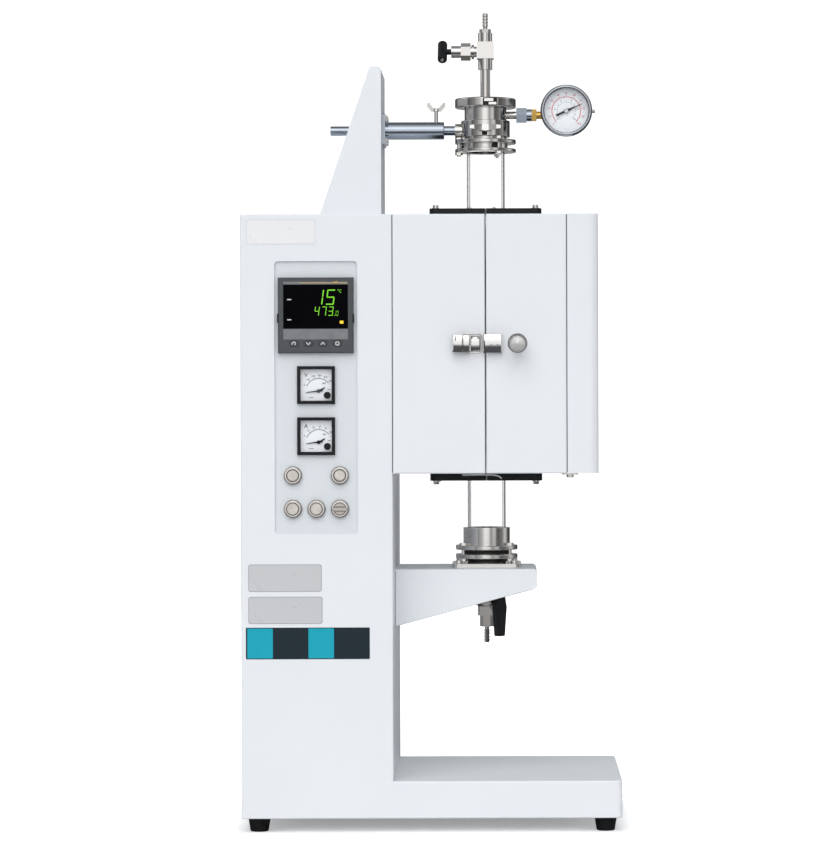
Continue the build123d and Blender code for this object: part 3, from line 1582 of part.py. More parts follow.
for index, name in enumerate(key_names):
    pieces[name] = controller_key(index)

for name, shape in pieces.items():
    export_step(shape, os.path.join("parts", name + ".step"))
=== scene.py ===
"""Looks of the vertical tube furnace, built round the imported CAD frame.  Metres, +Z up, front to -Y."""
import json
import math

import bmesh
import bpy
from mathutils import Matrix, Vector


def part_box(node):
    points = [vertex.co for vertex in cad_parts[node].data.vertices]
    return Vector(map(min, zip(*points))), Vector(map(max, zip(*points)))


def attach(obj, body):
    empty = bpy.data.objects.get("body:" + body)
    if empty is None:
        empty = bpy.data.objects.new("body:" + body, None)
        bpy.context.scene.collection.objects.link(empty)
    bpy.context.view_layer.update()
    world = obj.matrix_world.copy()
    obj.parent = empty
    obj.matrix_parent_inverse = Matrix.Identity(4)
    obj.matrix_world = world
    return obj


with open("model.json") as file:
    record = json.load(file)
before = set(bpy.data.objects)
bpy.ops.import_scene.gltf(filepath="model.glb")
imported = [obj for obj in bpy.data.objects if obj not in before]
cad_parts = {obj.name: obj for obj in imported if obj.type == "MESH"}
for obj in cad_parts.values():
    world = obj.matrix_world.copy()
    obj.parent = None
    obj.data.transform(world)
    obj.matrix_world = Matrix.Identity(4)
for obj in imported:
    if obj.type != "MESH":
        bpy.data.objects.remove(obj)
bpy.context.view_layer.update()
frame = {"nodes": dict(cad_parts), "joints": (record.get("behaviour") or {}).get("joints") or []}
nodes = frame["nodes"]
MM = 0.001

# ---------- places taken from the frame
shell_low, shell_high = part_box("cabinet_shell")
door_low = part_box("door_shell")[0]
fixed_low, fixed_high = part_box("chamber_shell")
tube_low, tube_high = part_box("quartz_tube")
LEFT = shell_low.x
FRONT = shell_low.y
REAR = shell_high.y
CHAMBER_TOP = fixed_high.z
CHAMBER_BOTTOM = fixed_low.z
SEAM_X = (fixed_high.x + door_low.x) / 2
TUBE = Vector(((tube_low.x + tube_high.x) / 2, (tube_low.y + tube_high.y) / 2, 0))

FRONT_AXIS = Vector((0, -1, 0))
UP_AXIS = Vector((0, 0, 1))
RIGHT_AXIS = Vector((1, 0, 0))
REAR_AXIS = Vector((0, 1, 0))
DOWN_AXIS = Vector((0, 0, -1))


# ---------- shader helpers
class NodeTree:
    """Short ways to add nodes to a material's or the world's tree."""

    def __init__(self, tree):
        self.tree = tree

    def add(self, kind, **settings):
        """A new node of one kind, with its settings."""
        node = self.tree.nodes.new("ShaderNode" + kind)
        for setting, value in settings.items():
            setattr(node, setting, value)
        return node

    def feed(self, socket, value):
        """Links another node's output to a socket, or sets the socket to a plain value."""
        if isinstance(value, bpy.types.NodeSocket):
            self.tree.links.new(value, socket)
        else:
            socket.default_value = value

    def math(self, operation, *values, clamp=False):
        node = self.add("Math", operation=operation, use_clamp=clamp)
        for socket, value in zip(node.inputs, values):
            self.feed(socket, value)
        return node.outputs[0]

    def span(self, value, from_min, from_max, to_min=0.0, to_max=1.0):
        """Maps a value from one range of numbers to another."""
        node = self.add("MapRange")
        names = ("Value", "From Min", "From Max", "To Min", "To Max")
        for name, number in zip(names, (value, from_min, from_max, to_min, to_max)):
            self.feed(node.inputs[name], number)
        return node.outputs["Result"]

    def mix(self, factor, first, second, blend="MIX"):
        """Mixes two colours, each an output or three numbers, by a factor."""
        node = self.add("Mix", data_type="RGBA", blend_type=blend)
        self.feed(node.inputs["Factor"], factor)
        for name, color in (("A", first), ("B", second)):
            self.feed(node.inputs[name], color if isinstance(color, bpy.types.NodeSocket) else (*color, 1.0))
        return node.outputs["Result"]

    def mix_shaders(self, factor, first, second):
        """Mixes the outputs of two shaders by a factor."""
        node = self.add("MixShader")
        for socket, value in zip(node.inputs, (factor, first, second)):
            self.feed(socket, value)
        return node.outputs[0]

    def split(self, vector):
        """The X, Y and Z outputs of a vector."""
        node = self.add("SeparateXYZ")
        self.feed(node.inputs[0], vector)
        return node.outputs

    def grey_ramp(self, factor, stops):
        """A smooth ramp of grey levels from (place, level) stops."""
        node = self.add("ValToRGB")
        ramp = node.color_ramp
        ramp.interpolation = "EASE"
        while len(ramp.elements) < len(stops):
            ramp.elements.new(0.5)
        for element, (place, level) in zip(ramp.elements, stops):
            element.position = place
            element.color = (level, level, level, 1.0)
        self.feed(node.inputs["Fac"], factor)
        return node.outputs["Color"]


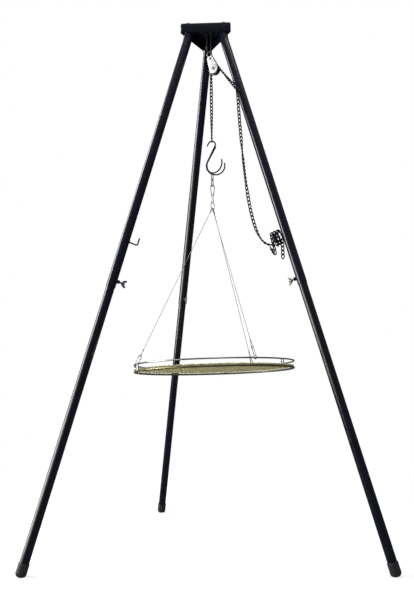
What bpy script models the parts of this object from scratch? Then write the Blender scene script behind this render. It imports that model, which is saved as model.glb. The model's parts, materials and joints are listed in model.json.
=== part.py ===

» **REQUIRED WORK**: Gather all lines of the records that include the word "frame".

» **COMPLETE ANSWER**:
"""Looks of the vertical tube furnace, built round the imported CAD frame.  Metres, +Z up, front to -Y."""
frame = {"nodes": dict(cad_parts), "joints": (record.get("behaviour") or {}).get("joints") or []}
nodes = frame["nodes"]
# ---------- places taken from the frame